→ **TASK DESCRIPTION**
Repeat each line of the material exactly.

◇ ◇ ◇ ◇ ◇

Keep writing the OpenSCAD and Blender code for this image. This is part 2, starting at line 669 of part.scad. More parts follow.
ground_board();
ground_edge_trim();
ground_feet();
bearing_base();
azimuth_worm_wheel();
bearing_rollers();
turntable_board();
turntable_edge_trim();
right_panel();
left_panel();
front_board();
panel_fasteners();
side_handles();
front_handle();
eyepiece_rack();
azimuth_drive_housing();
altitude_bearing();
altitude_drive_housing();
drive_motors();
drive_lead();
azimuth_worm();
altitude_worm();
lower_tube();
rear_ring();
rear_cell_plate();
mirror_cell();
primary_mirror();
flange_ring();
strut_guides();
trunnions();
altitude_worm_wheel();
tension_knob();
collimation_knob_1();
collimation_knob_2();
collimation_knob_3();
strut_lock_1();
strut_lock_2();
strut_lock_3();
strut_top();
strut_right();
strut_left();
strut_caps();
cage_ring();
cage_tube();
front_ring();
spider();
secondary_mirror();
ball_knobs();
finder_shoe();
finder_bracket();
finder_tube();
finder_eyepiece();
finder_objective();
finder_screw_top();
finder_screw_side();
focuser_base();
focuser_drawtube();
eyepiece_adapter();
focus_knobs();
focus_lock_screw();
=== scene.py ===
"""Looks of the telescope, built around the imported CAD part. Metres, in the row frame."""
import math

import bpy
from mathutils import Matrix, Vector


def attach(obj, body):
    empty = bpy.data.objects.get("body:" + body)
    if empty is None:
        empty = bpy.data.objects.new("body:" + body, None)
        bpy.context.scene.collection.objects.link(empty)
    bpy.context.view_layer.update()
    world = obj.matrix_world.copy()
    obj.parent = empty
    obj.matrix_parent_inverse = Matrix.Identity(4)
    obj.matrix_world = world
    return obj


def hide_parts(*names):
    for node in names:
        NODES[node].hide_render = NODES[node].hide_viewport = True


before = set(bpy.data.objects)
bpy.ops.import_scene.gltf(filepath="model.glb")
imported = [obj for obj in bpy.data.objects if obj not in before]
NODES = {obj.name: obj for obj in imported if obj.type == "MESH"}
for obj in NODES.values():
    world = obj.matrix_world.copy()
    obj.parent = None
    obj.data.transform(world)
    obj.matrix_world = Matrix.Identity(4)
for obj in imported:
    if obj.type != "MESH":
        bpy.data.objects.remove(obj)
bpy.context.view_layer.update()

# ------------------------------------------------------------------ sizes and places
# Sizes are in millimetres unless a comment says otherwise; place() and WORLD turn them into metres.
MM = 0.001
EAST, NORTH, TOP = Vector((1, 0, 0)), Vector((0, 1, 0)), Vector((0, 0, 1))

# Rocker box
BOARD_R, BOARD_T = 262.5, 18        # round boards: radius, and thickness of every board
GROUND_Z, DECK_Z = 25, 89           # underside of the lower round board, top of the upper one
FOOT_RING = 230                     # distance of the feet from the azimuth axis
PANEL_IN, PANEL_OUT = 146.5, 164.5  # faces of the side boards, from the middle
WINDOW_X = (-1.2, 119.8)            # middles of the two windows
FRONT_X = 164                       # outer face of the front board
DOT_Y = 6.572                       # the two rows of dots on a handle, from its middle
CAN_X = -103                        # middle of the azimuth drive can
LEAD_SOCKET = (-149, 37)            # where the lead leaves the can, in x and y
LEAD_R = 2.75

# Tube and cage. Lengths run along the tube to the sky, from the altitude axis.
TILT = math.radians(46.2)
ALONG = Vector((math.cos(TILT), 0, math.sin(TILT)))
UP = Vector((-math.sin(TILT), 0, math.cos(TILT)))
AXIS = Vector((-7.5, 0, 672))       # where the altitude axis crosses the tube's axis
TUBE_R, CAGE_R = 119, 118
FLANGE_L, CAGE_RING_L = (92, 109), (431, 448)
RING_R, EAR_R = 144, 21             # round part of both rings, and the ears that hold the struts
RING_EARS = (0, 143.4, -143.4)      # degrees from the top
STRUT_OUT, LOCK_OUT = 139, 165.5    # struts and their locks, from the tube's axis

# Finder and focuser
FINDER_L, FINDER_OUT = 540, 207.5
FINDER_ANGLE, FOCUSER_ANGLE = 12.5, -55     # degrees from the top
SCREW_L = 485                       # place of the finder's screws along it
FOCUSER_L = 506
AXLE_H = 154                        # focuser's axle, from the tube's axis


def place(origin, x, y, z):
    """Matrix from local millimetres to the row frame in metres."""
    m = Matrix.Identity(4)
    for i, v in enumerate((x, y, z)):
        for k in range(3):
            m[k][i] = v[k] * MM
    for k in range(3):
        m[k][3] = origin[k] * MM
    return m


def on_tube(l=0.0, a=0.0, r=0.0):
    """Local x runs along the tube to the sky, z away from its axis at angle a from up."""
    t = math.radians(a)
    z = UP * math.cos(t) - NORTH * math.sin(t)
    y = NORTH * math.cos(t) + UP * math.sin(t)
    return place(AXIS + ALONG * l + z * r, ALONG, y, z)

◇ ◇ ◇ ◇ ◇

→ **RESPONSE BELOW**
Keep writing the OpenSCAD and Blender code for this image. This is part 2, starting at line 669 of part.scad. More parts follow.
ground_board();
ground_edge_trim();
ground_feet();
bearing_base();
azimuth_worm_wheel();
bearing_rollers();
turntable_board();
turntable_edge_trim();
right_panel();
left_panel();
front_board();
panel_fasteners();
side_handles();
front_handle();
eyepiece_rack();
azimuth_drive_housing();
altitude_bearing();
altitude_drive_housing();
drive_motors();
drive_lead();
azimuth_worm();
altitude_worm();
lower_tube();
rear_ring();
rear_cell_plate();
mirror_cell();
primary_mirror();
flange_ring();
strut_guides();
trunnions();
altitude_worm_wheel();
tension_knob();
collimation_knob_1();
collimation_knob_2();
collimation_knob_3();
strut_lock_1();
strut_lock_2();
strut_lock_3();
strut_top();
strut_right();
strut_left();
strut_caps();
cage_ring();
cage_tube();
front_ring();
spider();
secondary_mirror();
ball_knobs();
finder_shoe();
finder_bracket();
finder_tube();
finder_eyepiece();
finder_objective();
finder_screw_top();
finder_screw_side();
focuser_base();
focuser_drawtube();
eyepiece_adapter();
focus_knobs();
focus_lock_screw();
=== scene.py ===
"""Looks of the telescope, built around the imported CAD part. Metres, in the row frame."""
import math

import bpy
from mathutils import Matrix, Vector


def attach(obj, body):
    empty = bpy.data.objects.get("body:" + body)
    if empty is None:
        empty = bpy.data.objects.new("body:" + body, None)
        bpy.context.scene.collection.objects.link(empty)
    bpy.context.view_layer.update()
    world = obj.matrix_world.copy()
    obj.parent = empty
    obj.matrix_parent_inverse = Matrix.Identity(4)
    obj.matrix_world = world
    return obj


def hide_parts(*names):
    for node in names:
        NODES[node].hide_render = NODES[node].hide_viewport = True


before = set(bpy.data.objects)
bpy.ops.import_scene.gltf(filepath="model.glb")
imported = [obj for obj in bpy.data.objects if obj not in before]
NODES = {obj.name: obj for obj in imported if obj.type == "MESH"}
for obj in NODES.values():
    world = obj.matrix_world.copy()
    obj.parent = None
    obj.data.transform(world)
    obj.matrix_world = Matrix.Identity(4)
for obj in imported:
    if obj.type != "MESH":
        bpy.data.objects.remove(obj)
bpy.context.view_layer.update()

# ------------------------------------------------------------------ sizes and places
# Sizes are in millimetres unless a comment says otherwise; place() and WORLD turn them into metres.
MM = 0.001
EAST, NORTH, TOP = Vector((1, 0, 0)), Vector((0, 1, 0)), Vector((0, 0, 1))

# Rocker box
BOARD_R, BOARD_T = 262.5, 18        # round boards: radius, and thickness of every board
GROUND_Z, DECK_Z = 25, 89           # underside of the lower round board, top of the upper one
FOOT_RING = 230                     # distance of the feet from the azimuth axis
PANEL_IN, PANEL_OUT = 146.5, 164.5  # faces of the side boards, from the middle
WINDOW_X = (-1.2, 119.8)            # middles of the two windows
FRONT_X = 164                       # outer face of the front board
DOT_Y = 6.572                       # the two rows of dots on a handle, from its middle
CAN_X = -103                        # middle of the azimuth drive can
LEAD_SOCKET = (-149, 37)            # where the lead leaves the can, in x and y
LEAD_R = 2.75

# Tube and cage. Lengths run along the tube to the sky, from the altitude axis.
TILT = math.radians(46.2)
ALONG = Vector((math.cos(TILT), 0, math.sin(TILT)))
UP = Vector((-math.sin(TILT), 0, math.cos(TILT)))
AXIS = Vector((-7.5, 0, 672))       # where the altitude axis crosses the tube's axis
TUBE_R, CAGE_R = 119, 118
FLANGE_L, CAGE_RING_L = (92, 109), (431, 448)
RING_R, EAR_R = 144, 21             # round part of both rings, and the ears that hold the struts
RING_EARS = (0, 143.4, -143.4)      # degrees from the top
STRUT_OUT, LOCK_OUT = 139, 165.5    # struts and their locks, from the tube's axis

# Finder and focuser
FINDER_L, FINDER_OUT = 540, 207.5
FINDER_ANGLE, FOCUSER_ANGLE = 12.5, -55     # degrees from the top
SCREW_L = 485                       # place of the finder's screws along it
FOCUSER_L = 506
AXLE_H = 154                        # focuser's axle, from the tube's axis


def place(origin, x, y, z):
    """Matrix from local millimetres to the row frame in metres."""
    m = Matrix.Identity(4)
    for i, v in enumerate((x, y, z)):
        for k in range(3):
            m[k][i] = v[k] * MM
    for k in range(3):
        m[k][3] = origin[k] * MM
    return m


def on_tube(l=0.0, a=0.0, r=0.0):
    """Local x runs along the tube to the sky, z away from its axis at angle a from up."""
    t = math.radians(a)
    z = UP * math.cos(t) - NORTH * math.sin(t)
    y = NORTH * math.cos(t) + UP * math.sin(t)
    return place(AXIS + ALONG * l + z * r, ALONG, y, z)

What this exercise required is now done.